━━ Listed entries
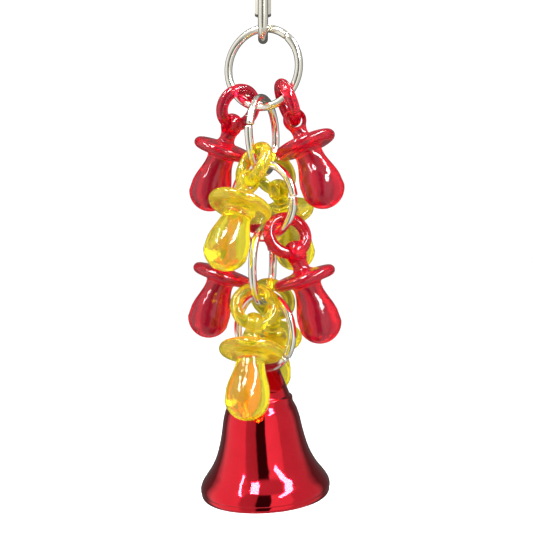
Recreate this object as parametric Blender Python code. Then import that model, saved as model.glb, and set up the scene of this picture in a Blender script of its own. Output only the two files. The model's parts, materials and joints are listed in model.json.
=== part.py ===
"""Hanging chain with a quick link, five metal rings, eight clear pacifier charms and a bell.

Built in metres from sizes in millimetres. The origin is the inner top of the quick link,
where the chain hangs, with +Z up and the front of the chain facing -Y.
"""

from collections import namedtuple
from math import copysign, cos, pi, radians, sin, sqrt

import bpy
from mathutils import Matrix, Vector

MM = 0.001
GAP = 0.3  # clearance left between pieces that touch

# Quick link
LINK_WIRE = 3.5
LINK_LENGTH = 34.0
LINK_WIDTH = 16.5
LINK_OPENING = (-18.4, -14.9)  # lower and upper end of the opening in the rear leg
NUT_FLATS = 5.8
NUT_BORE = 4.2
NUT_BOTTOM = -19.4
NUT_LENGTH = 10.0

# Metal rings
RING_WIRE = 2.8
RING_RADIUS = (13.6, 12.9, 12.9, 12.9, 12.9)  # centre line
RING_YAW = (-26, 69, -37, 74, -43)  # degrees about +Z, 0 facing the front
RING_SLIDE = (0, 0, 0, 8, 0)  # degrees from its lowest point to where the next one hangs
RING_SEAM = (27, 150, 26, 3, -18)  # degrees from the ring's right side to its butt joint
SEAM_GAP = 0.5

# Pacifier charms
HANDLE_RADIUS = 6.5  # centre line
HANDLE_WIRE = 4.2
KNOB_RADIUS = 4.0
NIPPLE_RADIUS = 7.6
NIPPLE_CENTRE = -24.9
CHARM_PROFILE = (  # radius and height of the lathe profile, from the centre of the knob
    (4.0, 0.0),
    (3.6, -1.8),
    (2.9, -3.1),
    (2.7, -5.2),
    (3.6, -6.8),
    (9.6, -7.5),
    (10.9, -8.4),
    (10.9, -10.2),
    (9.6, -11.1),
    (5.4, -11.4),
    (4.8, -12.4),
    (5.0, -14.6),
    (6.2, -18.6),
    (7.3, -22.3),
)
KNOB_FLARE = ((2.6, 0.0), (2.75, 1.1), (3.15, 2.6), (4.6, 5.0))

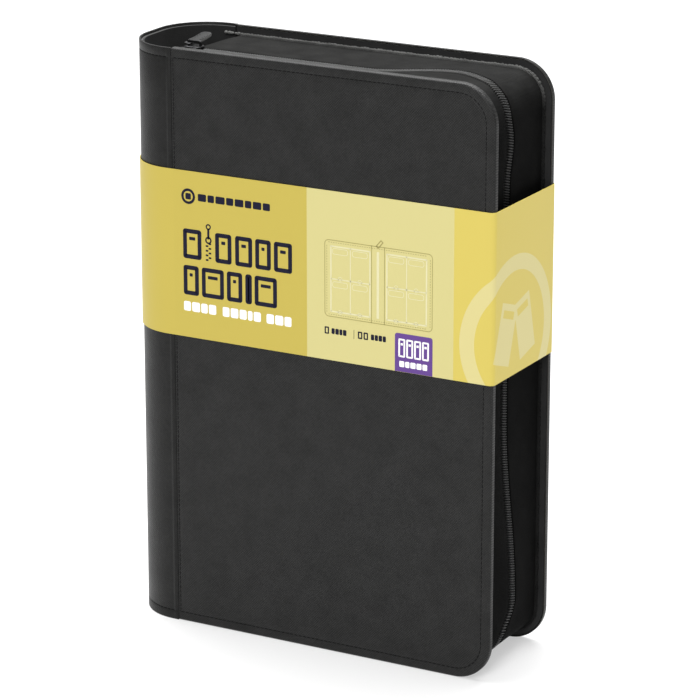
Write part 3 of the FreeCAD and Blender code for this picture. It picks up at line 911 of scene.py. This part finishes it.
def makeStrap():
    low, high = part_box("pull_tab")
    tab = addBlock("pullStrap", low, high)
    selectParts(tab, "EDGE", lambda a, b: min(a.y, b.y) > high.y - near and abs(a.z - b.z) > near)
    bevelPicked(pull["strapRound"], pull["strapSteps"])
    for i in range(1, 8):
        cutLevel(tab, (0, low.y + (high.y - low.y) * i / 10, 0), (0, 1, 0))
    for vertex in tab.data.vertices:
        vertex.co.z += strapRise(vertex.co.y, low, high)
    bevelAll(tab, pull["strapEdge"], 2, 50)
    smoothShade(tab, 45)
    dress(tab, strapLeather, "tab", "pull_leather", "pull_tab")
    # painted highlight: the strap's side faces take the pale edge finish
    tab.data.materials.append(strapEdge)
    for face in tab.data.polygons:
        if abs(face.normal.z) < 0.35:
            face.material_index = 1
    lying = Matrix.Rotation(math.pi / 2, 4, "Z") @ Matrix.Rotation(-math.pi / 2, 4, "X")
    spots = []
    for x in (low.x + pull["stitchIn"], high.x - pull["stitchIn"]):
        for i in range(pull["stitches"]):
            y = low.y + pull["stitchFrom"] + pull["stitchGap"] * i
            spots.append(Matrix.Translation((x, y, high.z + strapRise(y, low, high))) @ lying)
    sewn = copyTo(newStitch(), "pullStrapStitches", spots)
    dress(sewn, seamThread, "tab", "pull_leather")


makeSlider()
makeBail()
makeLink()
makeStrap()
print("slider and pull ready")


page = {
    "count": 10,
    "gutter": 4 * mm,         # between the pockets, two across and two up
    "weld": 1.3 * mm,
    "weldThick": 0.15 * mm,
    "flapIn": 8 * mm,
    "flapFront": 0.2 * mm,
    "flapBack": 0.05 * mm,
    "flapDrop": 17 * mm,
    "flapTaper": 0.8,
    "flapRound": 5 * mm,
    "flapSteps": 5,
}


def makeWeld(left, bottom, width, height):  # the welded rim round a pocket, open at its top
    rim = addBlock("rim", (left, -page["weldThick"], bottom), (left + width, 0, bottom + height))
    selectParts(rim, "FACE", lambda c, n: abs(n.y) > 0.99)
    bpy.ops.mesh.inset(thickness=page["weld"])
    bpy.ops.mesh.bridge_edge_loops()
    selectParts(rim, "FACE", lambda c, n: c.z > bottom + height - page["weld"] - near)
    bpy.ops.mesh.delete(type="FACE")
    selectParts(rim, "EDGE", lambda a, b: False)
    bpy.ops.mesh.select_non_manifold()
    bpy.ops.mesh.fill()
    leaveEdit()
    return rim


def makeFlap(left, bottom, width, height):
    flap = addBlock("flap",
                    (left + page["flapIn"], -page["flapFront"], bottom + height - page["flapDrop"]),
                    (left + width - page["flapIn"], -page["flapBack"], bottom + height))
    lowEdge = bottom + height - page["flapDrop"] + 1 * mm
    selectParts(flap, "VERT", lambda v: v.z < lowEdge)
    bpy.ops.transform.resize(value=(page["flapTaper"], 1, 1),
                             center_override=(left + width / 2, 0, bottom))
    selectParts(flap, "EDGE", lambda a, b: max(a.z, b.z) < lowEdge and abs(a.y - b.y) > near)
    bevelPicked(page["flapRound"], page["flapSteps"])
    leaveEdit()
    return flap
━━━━
What you are asked to do
Print out every entry, keeping each one exact.

Output
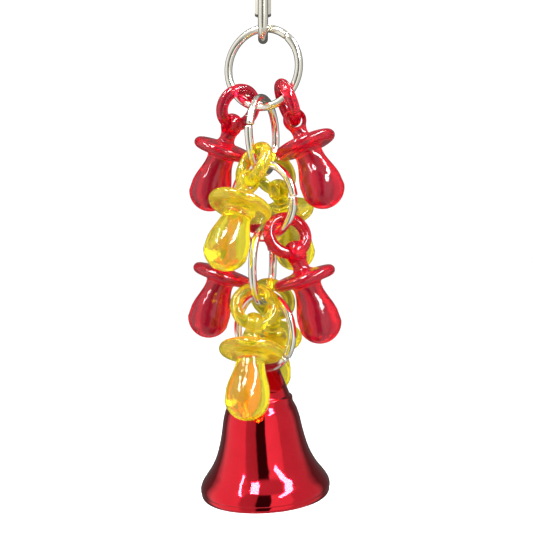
Recreate this object as parametric Blender Python code. Then import that model, saved as model.glb, and set up the scene of this picture in a Blender script of its own. Output only the two files. The model's parts, materials and joints are listed in model.json.
=== part.py ===
"""Hanging chain with a quick link, five metal rings, eight clear pacifier charms and a bell.

Built in metres from sizes in millimetres. The origin is the inner top of the quick link,
where the chain hangs, with +Z up and the front of the chain facing -Y.
"""

from collections import namedtuple
from math import copysign, cos, pi, radians, sin, sqrt

import bpy
from mathutils import Matrix, Vector

MM = 0.001
GAP = 0.3  # clearance left between pieces that touch

# Quick link
LINK_WIRE = 3.5
LINK_LENGTH = 34.0
LINK_WIDTH = 16.5
LINK_OPENING = (-18.4, -14.9)  # lower and upper end of the opening in the rear leg
NUT_FLATS = 5.8
NUT_BORE = 4.2
NUT_BOTTOM = -19.4
NUT_LENGTH = 10.0

# Metal rings
RING_WIRE = 2.8
RING_RADIUS = (13.6, 12.9, 12.9, 12.9, 12.9)  # centre line
RING_YAW = (-26, 69, -37, 74, -43)  # degrees about +Z, 0 facing the front
RING_SLIDE = (0, 0, 0, 8, 0)  # degrees from its lowest point to where the next one hangs
RING_SEAM = (27, 150, 26, 3, -18)  # degrees from the ring's right side to its butt joint
SEAM_GAP = 0.5

# Pacifier charms
HANDLE_RADIUS = 6.5  # centre line
HANDLE_WIRE = 4.2
KNOB_RADIUS = 4.0
NIPPLE_RADIUS = 7.6
NIPPLE_CENTRE = -24.9
CHARM_PROFILE = (  # radius and height of the lathe profile, from the centre of the knob
    (4.0, 0.0),
    (3.6, -1.8),
    (2.9, -3.1),
    (2.7, -5.2),
    (3.6, -6.8),
    (9.6, -7.5),
    (10.9, -8.4),
    (10.9, -10.2),
    (9.6, -11.1),
    (5.4, -11.4),
    (4.8, -12.4),
    (5.0, -14.6),
    (6.2, -18.6),
    (7.3, -22.3),
)
KNOB_FLARE = ((2.6, 0.0), (2.75, 1.1), (3.15, 2.6), (4.6, 5.0))

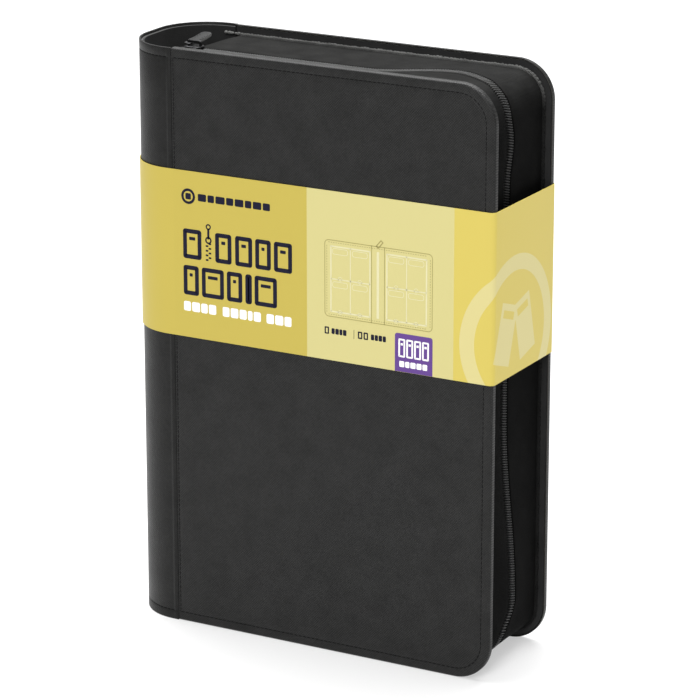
Write part 3 of the FreeCAD and Blender code for this picture. It picks up at line 911 of scene.py. This part finishes it.
def makeStrap():
    low, high = part_box("pull_tab")
    tab = addBlock("pullStrap", low, high)
    selectParts(tab, "EDGE", lambda a, b: min(a.y, b.y) > high.y - near and abs(a.z - b.z) > near)
    bevelPicked(pull["strapRound"], pull["strapSteps"])
    for i in range(1, 8):
        cutLevel(tab, (0, low.y + (high.y - low.y) * i / 10, 0), (0, 1, 0))
    for vertex in tab.data.vertices:
        vertex.co.z += strapRise(vertex.co.y, low, high)
    bevelAll(tab, pull["strapEdge"], 2, 50)
    smoothShade(tab, 45)
    dress(tab, strapLeather, "tab", "pull_leather", "pull_tab")
    # painted highlight: the strap's side faces take the pale edge finish
    tab.data.materials.append(strapEdge)
    for face in tab.data.polygons:
        if abs(face.normal.z) < 0.35:
            face.material_index = 1
    lying = Matrix.Rotation(math.pi / 2, 4, "Z") @ Matrix.Rotation(-math.pi / 2, 4, "X")
    spots = []
    for x in (low.x + pull["stitchIn"], high.x - pull["stitchIn"]):
        for i in range(pull["stitches"]):
            y = low.y + pull["stitchFrom"] + pull["stitchGap"] * i
            spots.append(Matrix.Translation((x, y, high.z + strapRise(y, low, high))) @ lying)
    sewn = copyTo(newStitch(), "pullStrapStitches", spots)
    dress(sewn, seamThread, "tab", "pull_leather")


makeSlider()
makeBail()
makeLink()
makeStrap()
print("slider and pull ready")


page = {
    "count": 10,
    "gutter": 4 * mm,         # between the pockets, two across and two up
    "weld": 1.3 * mm,
    "weldThick": 0.15 * mm,
    "flapIn": 8 * mm,
    "flapFront": 0.2 * mm,
    "flapBack": 0.05 * mm,
    "flapDrop": 17 * mm,
    "flapTaper": 0.8,
    "flapRound": 5 * mm,
    "flapSteps": 5,
}


def makeWeld(left, bottom, width, height):  # the welded rim round a pocket, open at its top
    rim = addBlock("rim", (left, -page["weldThick"], bottom), (left + width, 0, bottom + height))
    selectParts(rim, "FACE", lambda c, n: abs(n.y) > 0.99)
    bpy.ops.mesh.inset(thickness=page["weld"])
    bpy.ops.mesh.bridge_edge_loops()
    selectParts(rim, "FACE", lambda c, n: c.z > bottom + height - page["weld"] - near)
    bpy.ops.mesh.delete(type="FACE")
    selectParts(rim, "EDGE", lambda a, b: False)
    bpy.ops.mesh.select_non_manifold()
    bpy.ops.mesh.fill()
    leaveEdit()
    return rim


def makeFlap(left, bottom, width, height):
    flap = addBlock("flap",
                    (left + page["flapIn"], -page["flapFront"], bottom + height - page["flapDrop"]),
                    (left + width - page["flapIn"], -page["flapBack"], bottom + height))
    lowEdge = bottom + height - page["flapDrop"] + 1 * mm
    selectParts(flap, "VERT", lambda v: v.z < lowEdge)
    bpy.ops.transform.resize(value=(page["flapTaper"], 1, 1),
                             center_override=(left + width / 2, 0, bottom))
    selectParts(flap, "EDGE", lambda a, b: max(a.z, b.z) < lowEdge and abs(a.y - b.y) > near)
    bevelPicked(page["flapRound"], page["flapSteps"])
    leaveEdit()
    return flap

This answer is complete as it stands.